• _Instructions for the task_: Repeat each line word for word.

• _Raw data_:

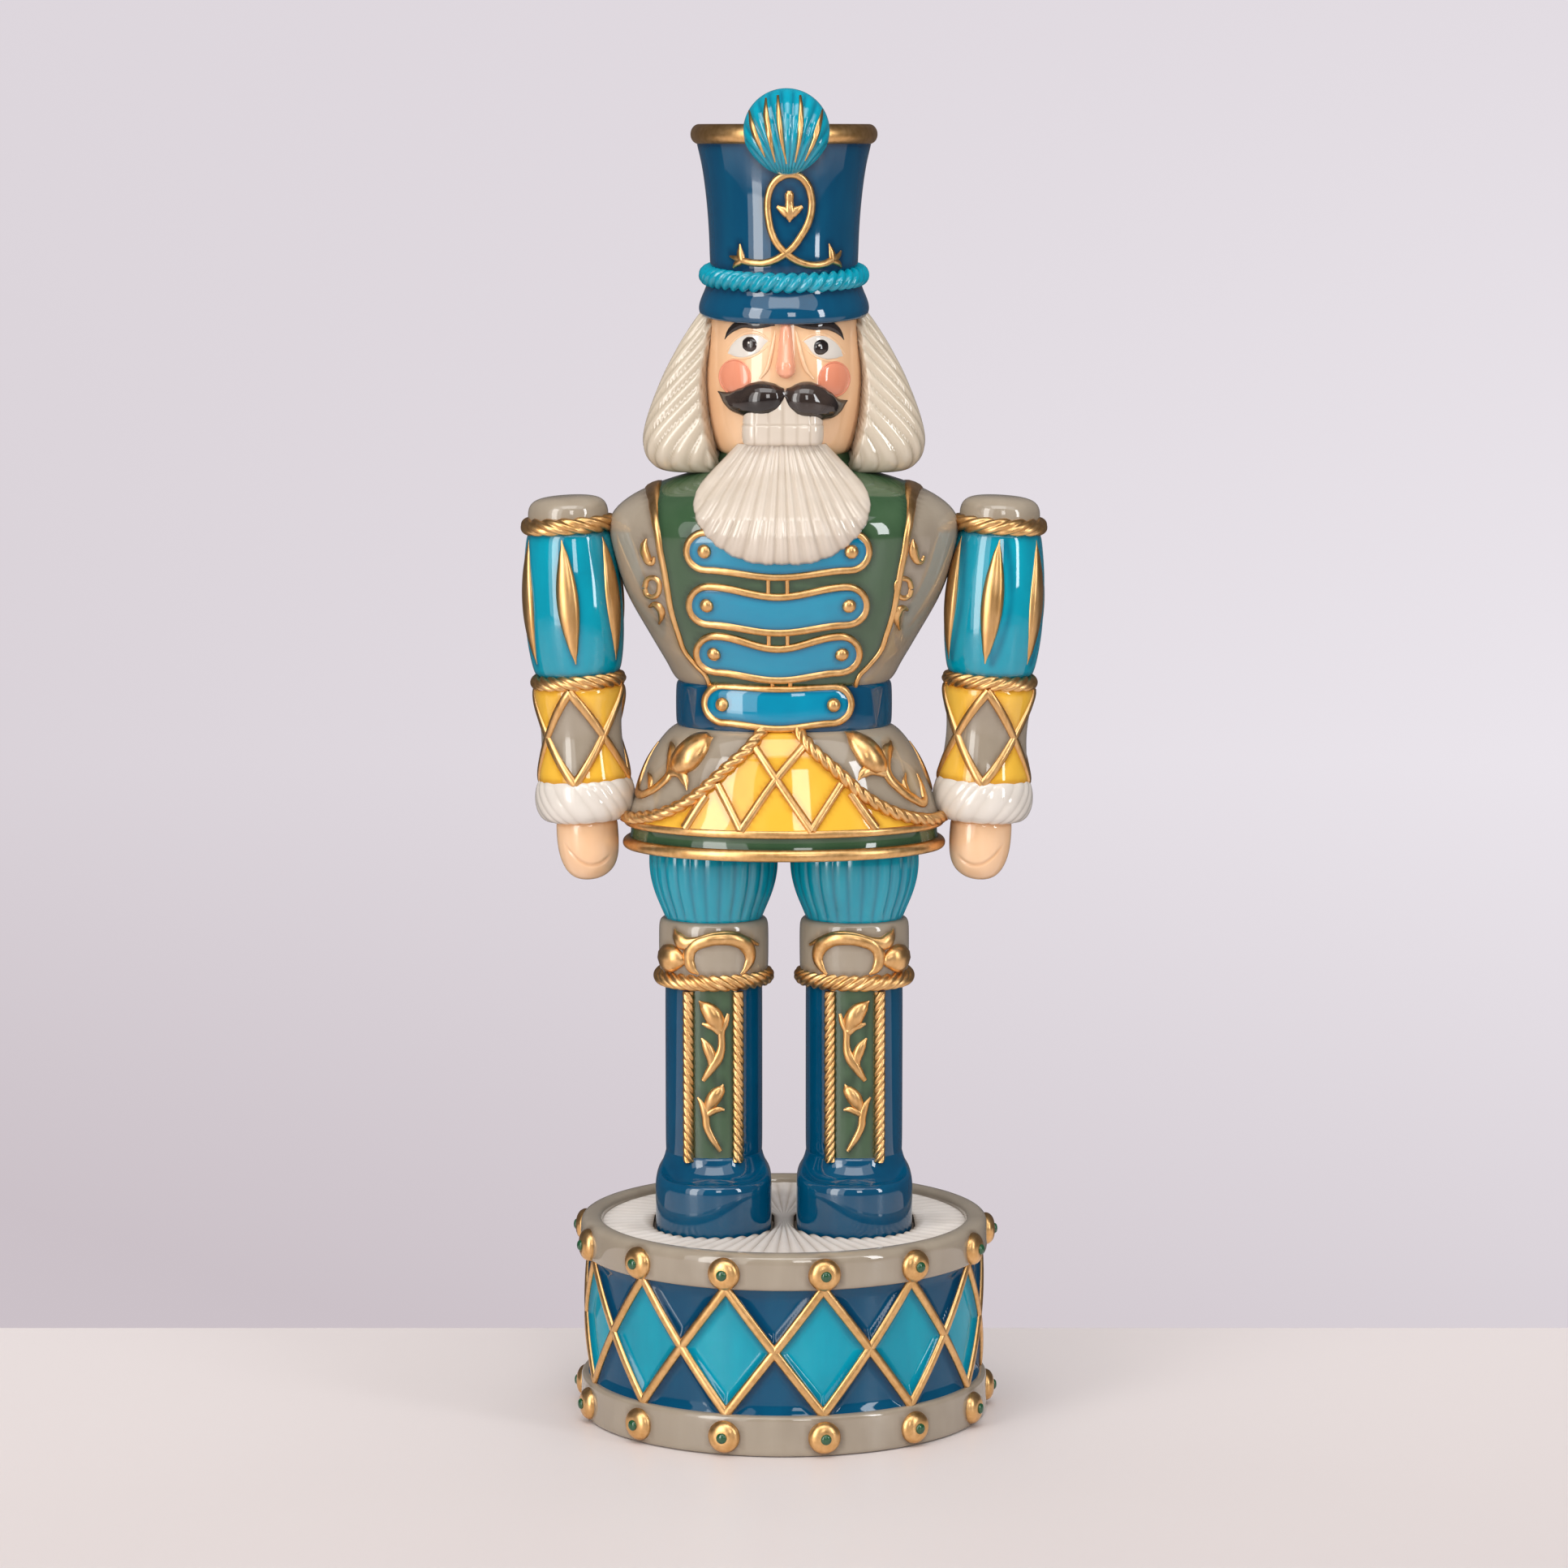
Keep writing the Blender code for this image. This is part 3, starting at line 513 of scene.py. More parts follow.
tones = {
    "navy": {"body": (0.000, 0.062, 0.140), "thin": (0.002, 0.110, 0.215), "pooledAndShaded": (0.000, 0.020, 0.060)},
    "teal": {"body": (0.000, 0.285, 0.400), "thin": (0.000, 0.390, 0.510), "pooledAndShaded": (0.000, 0.110, 0.190),
             "streaks": 0.8},
    "sky": {"body": (0.000, 0.250, 0.420), "thin": (0.000, 0.330, 0.500), "pooledAndShaded": (0.000, 0.090, 0.200),
            "streaks": 0.8},
    "green": {"body": (0.040, 0.092, 0.040), "thin": (0.085, 0.150, 0.078), "pooledAndShaded": (0.010, 0.030, 0.012)},
    "taupe": {"body": (0.335, 0.280, 0.212), "thin": (0.450, 0.385, 0.300), "pooledAndShaded": (0.150, 0.105, 0.065)},
    "yellow": {"body": (0.880, 0.495, 0.045), "thin": (0.910, 0.580, 0.105), "pooledAndShaded": (0.560, 0.240, 0.012)},
    "ivory": {"body": (0.660, 0.570, 0.478), "thin": (0.740, 0.660, 0.572), "pooledAndShaded": (0.380, 0.290, 0.200)},
    "fur": {"body": (0.740, 0.680, 0.610), "thin": (0.800, 0.750, 0.690), "pooledAndShaded": (0.420, 0.350, 0.270)},
    "hair": {"body": (0.630, 0.540, 0.420), "thin": (0.730, 0.650, 0.540), "pooledAndShaded": (0.330, 0.255, 0.165)},
    "flesh": {"body": (0.900, 0.570, 0.330), "thin": (0.920, 0.670, 0.460), "pooledAndShaded": (0.680, 0.310, 0.120)},
    "rose": {"body": (0.800, 0.280, 0.160), "thin": (0.880, 0.440, 0.300), "pooledAndShaded": (0.600, 0.150, 0.070)},
    "nose": {"body": (0.880, 0.380, 0.230), "thin": (0.920, 0.480, 0.330), "pooledAndShaded": (0.680, 0.220, 0.110)},
    "black": {"body": (0.012, 0.008, 0.007), "thin": (0.085, 0.058, 0.046), "pooledAndShaded": (0.004, 0.003, 0.003),
              "streaks": 0.8},
    "gem": {"body": (0.012, 0.080, 0.030), "thin": (0.030, 0.130, 0.060), "pooledAndShaded": (0.004, 0.030, 0.010)},
    "head": {"body": (0.700, 0.640, 0.590), "thin": (0.780, 0.730, 0.690), "pooledAndShaded": (0.300, 0.240, 0.190)},
    "gold": {"body": (0.920, 0.580, 0.265), "deep": (0.680, 0.375, 0.130), "pooledAndShaded": (0.290, 0.140, 0.040)},
}
navyGlaze = glaze("navyGlaze", tones["navy"])
tealGlaze = glaze("tealGlaze", tones["teal"])
skyGlaze = glaze("skyGlaze", tones["sky"], brushing=(0.22, 1, 1))
greenGlaze = glaze("greenGlaze", tones["green"])
taupeGlaze = glaze("taupeGlaze", tones["taupe"])
ivoryGlaze, furGlaze, hairGlaze, fleshGlaze, roseGlaze, noseGlaze = [
    glaze(name + "Glaze", tones[name], ripple=0.22)
    for name in ("ivory", "fur", "hair", "flesh", "rose", "nose")]
blackGlaze = glaze("blackGlaze", tones["black"], brushing=(0.3, 1, 1), ripple=0.6)
gemGlaze = glaze("gemGlaze", tones["gem"])
headGlaze = glaze("headGlaze", tones["head"], ripple=0.22, coat=0.2)
drumGlaze = glaze("drumGlaze", tones["navy"], tones["teal"], "net", coat=0.5)
bootGlaze = glaze("bootGlaze", tones["navy"], tones["green"], "panel", edge=0.3)
coatGlaze = glaze("coatGlaze", tones["taupe"], tones["green"], "vest", edge=0.5)
skirtGlaze = glaze("skirtGlaze", tones["taupe"], tones["yellow"], "panel", edge=0.5)
forearmGlaze = glaze("forearmGlaze", tones["yellow"], tones["taupe"], "net")
goldLustre = lustre("goldLustre", tones["gold"])
goldRound = lustre("goldRound", tones["gold"], (1, 1, 1))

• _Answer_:
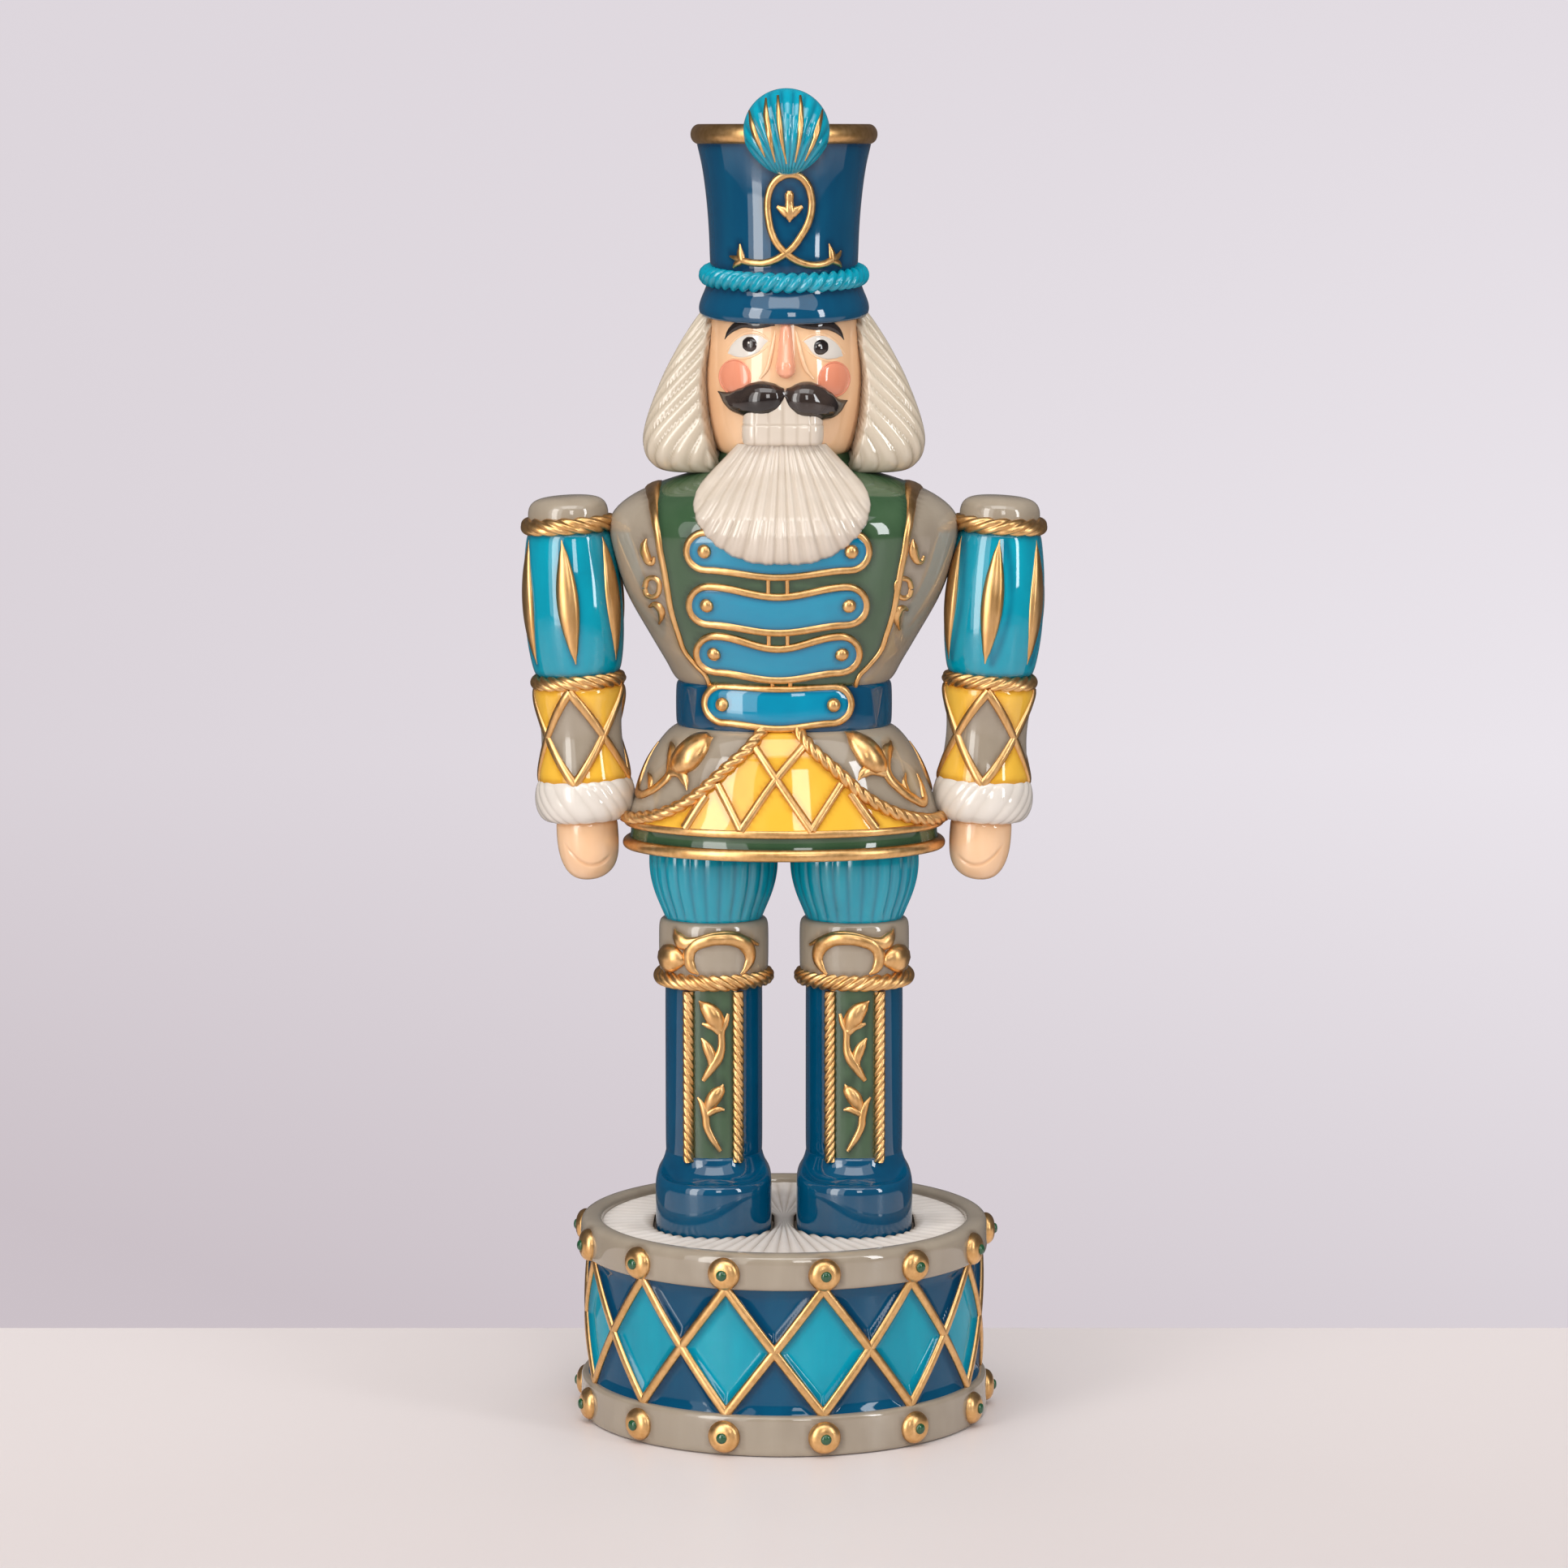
Keep writing the Blender code for this image. This is part 3, starting at line 513 of scene.py. More parts follow.
tones = {
    "navy": {"body": (0.000, 0.062, 0.140), "thin": (0.002, 0.110, 0.215), "pooledAndShaded": (0.000, 0.020, 0.060)},
    "teal": {"body": (0.000, 0.285, 0.400), "thin": (0.000, 0.390, 0.510), "pooledAndShaded": (0.000, 0.110, 0.190),
             "streaks": 0.8},
    "sky": {"body": (0.000, 0.250, 0.420), "thin": (0.000, 0.330, 0.500), "pooledAndShaded": (0.000, 0.090, 0.200),
            "streaks": 0.8},
    "green": {"body": (0.040, 0.092, 0.040), "thin": (0.085, 0.150, 0.078), "pooledAndShaded": (0.010, 0.030, 0.012)},
    "taupe": {"body": (0.335, 0.280, 0.212), "thin": (0.450, 0.385, 0.300), "pooledAndShaded": (0.150, 0.105, 0.065)},
    "yellow": {"body": (0.880, 0.495, 0.045), "thin": (0.910, 0.580, 0.105), "pooledAndShaded": (0.560, 0.240, 0.012)},
    "ivory": {"body": (0.660, 0.570, 0.478), "thin": (0.740, 0.660, 0.572), "pooledAndShaded": (0.380, 0.290, 0.200)},
    "fur": {"body": (0.740, 0.680, 0.610), "thin": (0.800, 0.750, 0.690), "pooledAndShaded": (0.420, 0.350, 0.270)},
    "hair": {"body": (0.630, 0.540, 0.420), "thin": (0.730, 0.650, 0.540), "pooledAndShaded": (0.330, 0.255, 0.165)},
    "flesh": {"body": (0.900, 0.570, 0.330), "thin": (0.920, 0.670, 0.460), "pooledAndShaded": (0.680, 0.310, 0.120)},
    "rose": {"body": (0.800, 0.280, 0.160), "thin": (0.880, 0.440, 0.300), "pooledAndShaded": (0.600, 0.150, 0.070)},
    "nose": {"body": (0.880, 0.380, 0.230), "thin": (0.920, 0.480, 0.330), "pooledAndShaded": (0.680, 0.220, 0.110)},
    "black": {"body": (0.012, 0.008, 0.007), "thin": (0.085, 0.058, 0.046), "pooledAndShaded": (0.004, 0.003, 0.003),
              "streaks": 0.8},
    "gem": {"body": (0.012, 0.080, 0.030), "thin": (0.030, 0.130, 0.060), "pooledAndShaded": (0.004, 0.030, 0.010)},
    "head": {"body": (0.700, 0.640, 0.590), "thin": (0.780, 0.730, 0.690), "pooledAndShaded": (0.300, 0.240, 0.190)},
    "gold": {"body": (0.920, 0.580, 0.265), "deep": (0.680, 0.375, 0.130), "pooledAndShaded": (0.290, 0.140, 0.040)},
}
navyGlaze = glaze("navyGlaze", tones["navy"])
tealGlaze = glaze("tealGlaze", tones["teal"])
skyGlaze = glaze("skyGlaze", tones["sky"], brushing=(0.22, 1, 1))
greenGlaze = glaze("greenGlaze", tones["green"])
taupeGlaze = glaze("taupeGlaze", tones["taupe"])
ivoryGlaze, furGlaze, hairGlaze, fleshGlaze, roseGlaze, noseGlaze = [
    glaze(name + "Glaze", tones[name], ripple=0.22)
    for name in ("ivory", "fur", "hair", "flesh", "rose", "nose")]
blackGlaze = glaze("blackGlaze", tones["black"], brushing=(0.3, 1, 1), ripple=0.6)
gemGlaze = glaze("gemGlaze", tones["gem"])
headGlaze = glaze("headGlaze", tones["head"], ripple=0.22, coat=0.2)
drumGlaze = glaze("drumGlaze", tones["navy"], tones["teal"], "net", coat=0.5)
bootGlaze = glaze("bootGlaze", tones["navy"], tones["green"], "panel", edge=0.3)
coatGlaze = glaze("coatGlaze", tones["taupe"], tones["green"], "vest", edge=0.5)
skirtGlaze = glaze("skirtGlaze", tones["taupe"], tones["yellow"], "panel", edge=0.5)
forearmGlaze = glaze("forearmGlaze", tones["yellow"], tones["taupe"], "net")
goldLustre = lustre("goldLustre", tones["gold"])
goldRound = lustre("goldRound", tones["gold"], (1, 1, 1))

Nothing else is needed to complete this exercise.